- **WHAT IS BEING ASKED**:
Identify all lines of the data containing the string "bending" and copy them.

- **DATA LINES**:
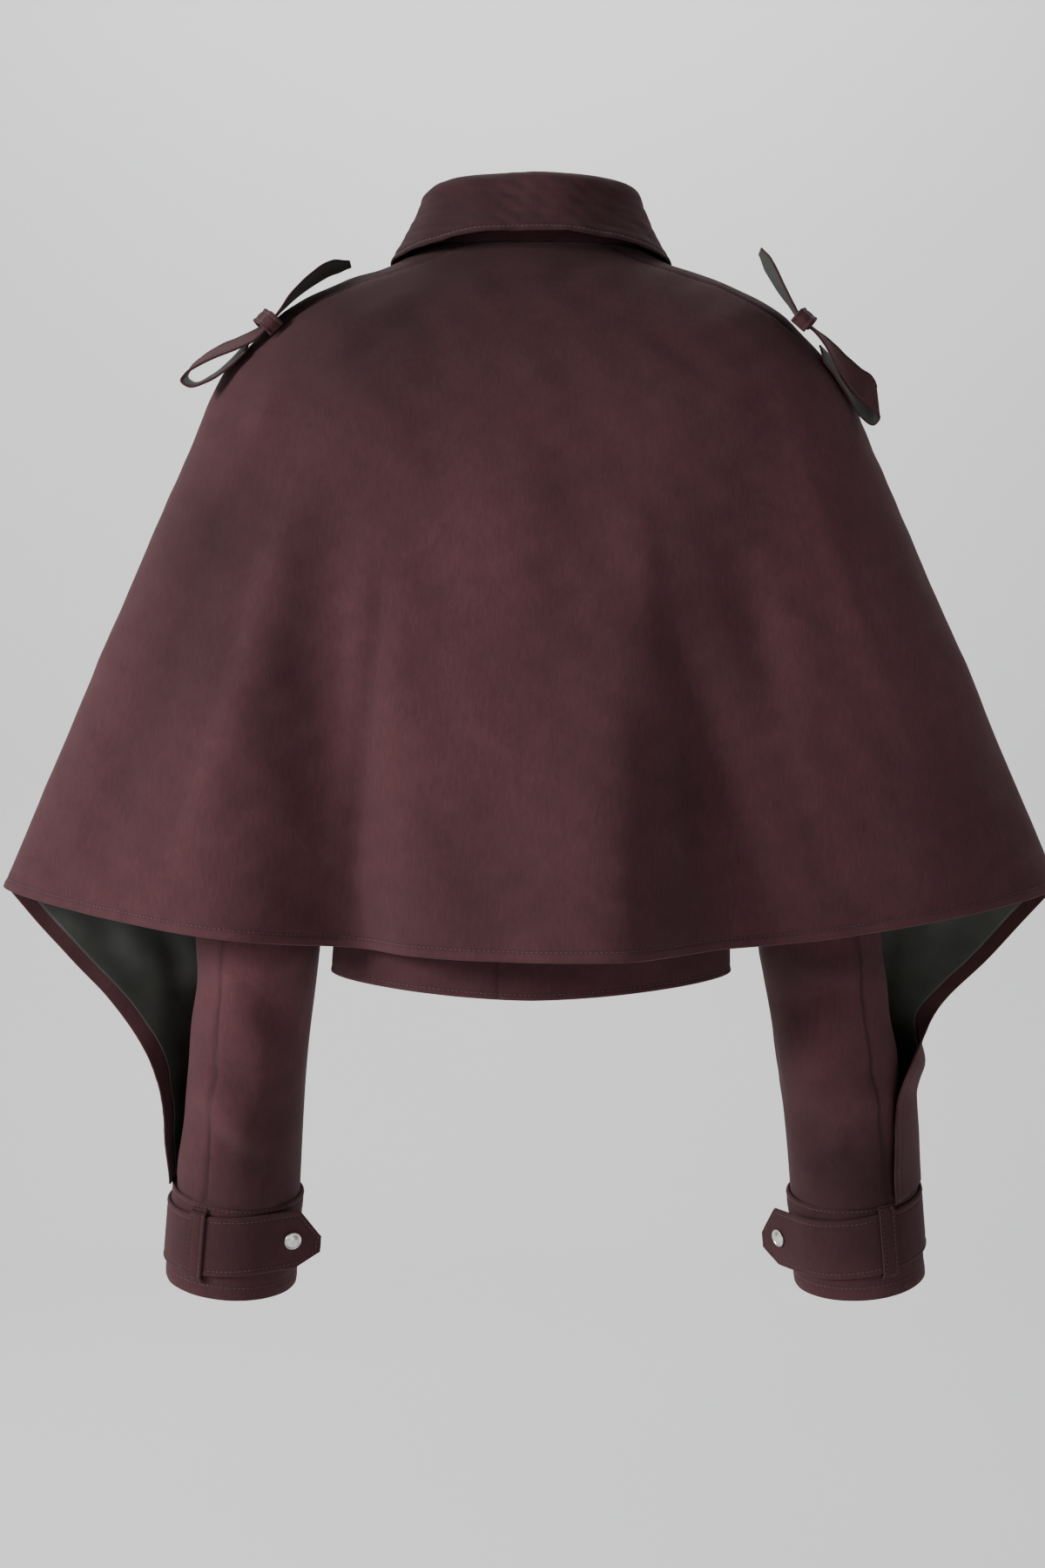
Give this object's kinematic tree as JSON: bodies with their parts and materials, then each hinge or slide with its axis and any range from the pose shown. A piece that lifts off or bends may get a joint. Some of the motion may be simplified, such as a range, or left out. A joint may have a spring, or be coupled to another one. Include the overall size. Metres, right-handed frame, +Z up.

* * *

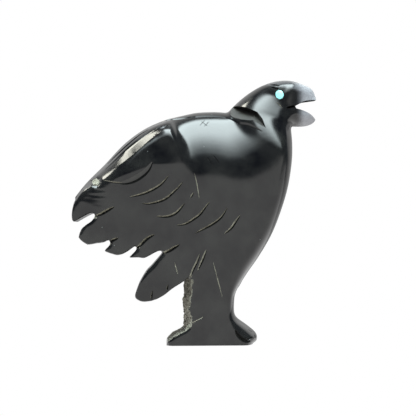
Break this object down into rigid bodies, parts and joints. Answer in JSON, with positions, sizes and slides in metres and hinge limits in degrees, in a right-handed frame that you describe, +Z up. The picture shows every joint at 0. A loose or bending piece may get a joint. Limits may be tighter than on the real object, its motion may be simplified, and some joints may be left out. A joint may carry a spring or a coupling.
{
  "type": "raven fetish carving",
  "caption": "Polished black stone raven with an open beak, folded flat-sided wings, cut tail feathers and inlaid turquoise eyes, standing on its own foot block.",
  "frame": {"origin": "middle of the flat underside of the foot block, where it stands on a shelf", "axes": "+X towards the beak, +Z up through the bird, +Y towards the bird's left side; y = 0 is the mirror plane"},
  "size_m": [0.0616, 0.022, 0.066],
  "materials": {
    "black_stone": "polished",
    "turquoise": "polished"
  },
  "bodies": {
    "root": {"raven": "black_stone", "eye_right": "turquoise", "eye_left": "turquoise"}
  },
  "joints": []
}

==

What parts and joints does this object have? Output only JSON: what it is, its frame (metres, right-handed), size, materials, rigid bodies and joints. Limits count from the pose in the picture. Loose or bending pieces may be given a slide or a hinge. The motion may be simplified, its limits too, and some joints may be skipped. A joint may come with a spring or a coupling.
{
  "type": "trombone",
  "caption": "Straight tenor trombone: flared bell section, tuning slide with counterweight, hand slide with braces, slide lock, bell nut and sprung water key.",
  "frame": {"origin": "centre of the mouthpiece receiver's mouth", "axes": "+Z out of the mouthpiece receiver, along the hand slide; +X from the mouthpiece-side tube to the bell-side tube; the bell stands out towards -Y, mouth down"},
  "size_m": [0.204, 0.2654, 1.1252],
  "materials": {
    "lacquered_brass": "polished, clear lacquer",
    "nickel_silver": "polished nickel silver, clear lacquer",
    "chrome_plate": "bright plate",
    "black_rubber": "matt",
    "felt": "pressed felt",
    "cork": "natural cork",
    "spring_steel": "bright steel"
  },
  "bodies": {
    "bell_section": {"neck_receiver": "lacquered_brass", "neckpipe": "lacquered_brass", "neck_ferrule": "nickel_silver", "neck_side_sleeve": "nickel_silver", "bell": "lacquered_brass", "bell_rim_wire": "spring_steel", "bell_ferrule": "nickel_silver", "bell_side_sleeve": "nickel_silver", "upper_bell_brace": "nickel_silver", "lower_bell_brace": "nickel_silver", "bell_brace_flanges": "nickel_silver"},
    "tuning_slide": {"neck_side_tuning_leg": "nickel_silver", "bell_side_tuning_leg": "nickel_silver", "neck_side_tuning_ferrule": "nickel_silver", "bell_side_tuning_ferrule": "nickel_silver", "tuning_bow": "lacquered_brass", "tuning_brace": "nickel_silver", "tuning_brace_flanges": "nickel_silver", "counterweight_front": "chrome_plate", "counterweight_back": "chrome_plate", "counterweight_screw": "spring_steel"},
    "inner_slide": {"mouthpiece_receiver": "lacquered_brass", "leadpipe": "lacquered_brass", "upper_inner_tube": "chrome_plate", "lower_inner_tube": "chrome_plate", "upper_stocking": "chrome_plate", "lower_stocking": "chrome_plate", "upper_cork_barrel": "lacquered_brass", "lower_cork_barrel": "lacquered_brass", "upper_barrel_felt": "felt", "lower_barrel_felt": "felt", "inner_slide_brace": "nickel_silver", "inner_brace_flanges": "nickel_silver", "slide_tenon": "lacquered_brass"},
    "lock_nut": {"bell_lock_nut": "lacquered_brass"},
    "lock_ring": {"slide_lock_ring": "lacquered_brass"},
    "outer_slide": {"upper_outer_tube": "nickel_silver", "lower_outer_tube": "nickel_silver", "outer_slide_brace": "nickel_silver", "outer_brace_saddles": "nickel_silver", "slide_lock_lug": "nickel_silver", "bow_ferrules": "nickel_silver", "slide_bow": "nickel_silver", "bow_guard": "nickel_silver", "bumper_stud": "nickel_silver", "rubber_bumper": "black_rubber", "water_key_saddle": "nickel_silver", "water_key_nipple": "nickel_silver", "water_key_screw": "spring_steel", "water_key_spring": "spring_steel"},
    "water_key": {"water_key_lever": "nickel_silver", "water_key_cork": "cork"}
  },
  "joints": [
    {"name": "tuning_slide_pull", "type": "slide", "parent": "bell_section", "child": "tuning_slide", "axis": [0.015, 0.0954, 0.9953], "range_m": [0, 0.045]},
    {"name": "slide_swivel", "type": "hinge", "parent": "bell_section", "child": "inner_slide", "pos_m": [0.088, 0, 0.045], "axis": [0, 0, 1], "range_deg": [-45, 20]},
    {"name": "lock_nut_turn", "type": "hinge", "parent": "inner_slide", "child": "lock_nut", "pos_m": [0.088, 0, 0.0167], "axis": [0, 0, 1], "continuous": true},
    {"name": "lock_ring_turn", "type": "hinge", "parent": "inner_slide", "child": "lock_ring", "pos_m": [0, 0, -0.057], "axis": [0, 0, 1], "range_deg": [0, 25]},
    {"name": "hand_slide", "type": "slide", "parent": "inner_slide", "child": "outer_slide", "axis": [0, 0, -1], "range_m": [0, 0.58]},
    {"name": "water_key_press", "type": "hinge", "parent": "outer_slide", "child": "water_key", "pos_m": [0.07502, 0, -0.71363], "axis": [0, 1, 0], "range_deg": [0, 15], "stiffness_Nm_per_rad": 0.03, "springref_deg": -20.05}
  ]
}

- **COMPLETED EXERCISE**:
Break this object down into rigid bodies, parts and joints. Answer in JSON, with positions, sizes and slides in metres and hinge limits in degrees, in a right-handed frame that you describe, +Z up. The picture shows every joint at 0. A loose or bending piece may get a joint. Limits may be tighter than on the real object, its motion may be simplified, and some joints may be left out. A joint may carry a spring or a coupling.
What parts and joints does this object have? Output only JSON: what it is, its frame (metres, right-handed), size, materials, rigid bodies and joints. Limits count from the pose in the picture. Loose or bending pieces may be given a slide or a hinge. The motion may be simplified, its limits too, and some joints may be skipped. A joint may come with a spring or a coupling.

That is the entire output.